_RECORD EXTRACTS_:
-*-
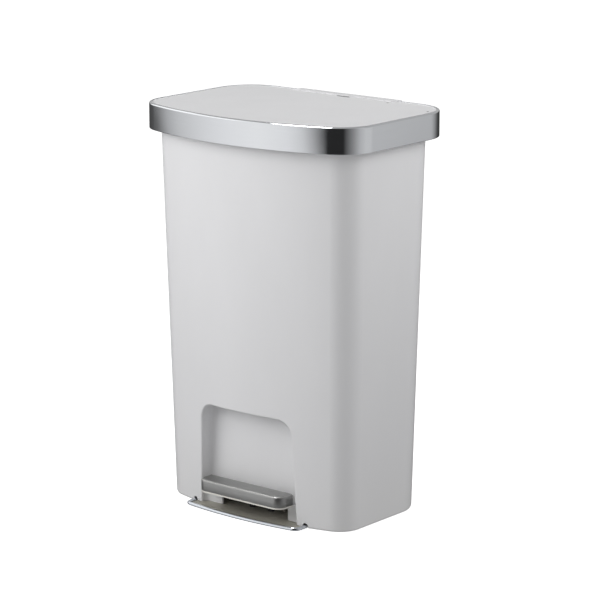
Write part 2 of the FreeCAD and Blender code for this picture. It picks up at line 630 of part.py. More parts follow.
-*-
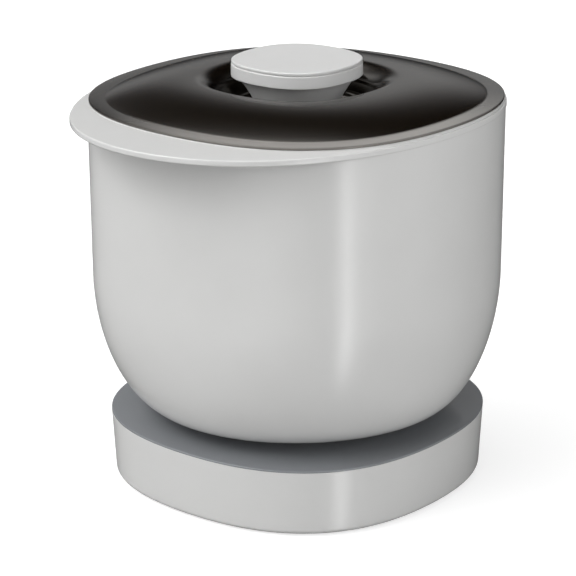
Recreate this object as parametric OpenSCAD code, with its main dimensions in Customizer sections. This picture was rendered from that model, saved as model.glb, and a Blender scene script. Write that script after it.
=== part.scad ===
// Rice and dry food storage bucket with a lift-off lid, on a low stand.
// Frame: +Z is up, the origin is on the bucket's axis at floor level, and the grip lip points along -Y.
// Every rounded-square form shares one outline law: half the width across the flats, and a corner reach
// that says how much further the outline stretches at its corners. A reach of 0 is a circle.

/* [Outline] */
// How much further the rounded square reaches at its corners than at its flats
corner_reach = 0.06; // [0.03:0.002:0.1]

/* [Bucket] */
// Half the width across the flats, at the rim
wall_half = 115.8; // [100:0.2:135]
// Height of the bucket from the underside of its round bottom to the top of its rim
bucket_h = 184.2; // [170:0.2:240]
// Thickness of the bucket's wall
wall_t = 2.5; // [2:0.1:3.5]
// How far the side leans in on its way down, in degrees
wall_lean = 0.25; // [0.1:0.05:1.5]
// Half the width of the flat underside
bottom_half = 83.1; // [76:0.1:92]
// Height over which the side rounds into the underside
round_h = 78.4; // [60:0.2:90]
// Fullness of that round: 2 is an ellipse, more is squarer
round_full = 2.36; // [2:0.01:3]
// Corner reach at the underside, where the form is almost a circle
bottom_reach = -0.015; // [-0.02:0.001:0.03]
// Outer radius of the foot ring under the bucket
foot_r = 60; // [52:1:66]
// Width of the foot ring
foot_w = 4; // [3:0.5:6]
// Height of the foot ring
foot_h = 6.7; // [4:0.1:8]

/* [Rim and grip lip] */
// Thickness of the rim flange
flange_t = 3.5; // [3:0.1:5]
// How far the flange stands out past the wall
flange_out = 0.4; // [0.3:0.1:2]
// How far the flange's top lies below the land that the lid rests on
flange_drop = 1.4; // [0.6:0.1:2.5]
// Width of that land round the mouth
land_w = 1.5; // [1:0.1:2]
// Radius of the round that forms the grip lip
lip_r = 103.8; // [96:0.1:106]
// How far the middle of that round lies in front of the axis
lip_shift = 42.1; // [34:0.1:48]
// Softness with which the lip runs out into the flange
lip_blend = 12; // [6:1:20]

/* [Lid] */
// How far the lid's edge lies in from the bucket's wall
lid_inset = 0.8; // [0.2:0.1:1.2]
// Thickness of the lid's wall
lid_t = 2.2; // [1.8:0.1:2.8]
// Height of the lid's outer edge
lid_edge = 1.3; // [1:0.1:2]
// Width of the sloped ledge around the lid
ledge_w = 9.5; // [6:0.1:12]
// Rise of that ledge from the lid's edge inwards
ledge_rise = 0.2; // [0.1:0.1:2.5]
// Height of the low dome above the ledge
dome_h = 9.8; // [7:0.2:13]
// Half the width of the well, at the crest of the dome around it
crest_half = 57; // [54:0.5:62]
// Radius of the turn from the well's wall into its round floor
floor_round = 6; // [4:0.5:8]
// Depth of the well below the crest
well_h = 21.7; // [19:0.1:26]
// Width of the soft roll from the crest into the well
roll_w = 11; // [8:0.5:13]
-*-
_EXERCISE INSTRUCTIONS_:
The lines to return run from the one containing "Recreate this object" down to the one containing "corner_reach = 0.06; // [0.03:0.002:0.1]"; give them exactly, both included, and no others.

_REPLY TO THE EXERCISE_:
Recreate this object as parametric OpenSCAD code, with its main dimensions in Customizer sections. This picture was rendered from that model, saved as model.glb, and a Blender scene script. Write that script after it.
=== part.scad ===
// Rice and dry food storage bucket with a lift-off lid, on a low stand.
// Frame: +Z is up, the origin is on the bucket's axis at floor level, and the grip lip points along -Y.
// Every rounded-square form shares one outline law: half the width across the flats, and a corner reach
// that says how much further the outline stretches at its corners. A reach of 0 is a circle.

/* [Outline] */
// How much further the rounded square reaches at its corners than at its flats
corner_reach = 0.06; // [0.03:0.002:0.1]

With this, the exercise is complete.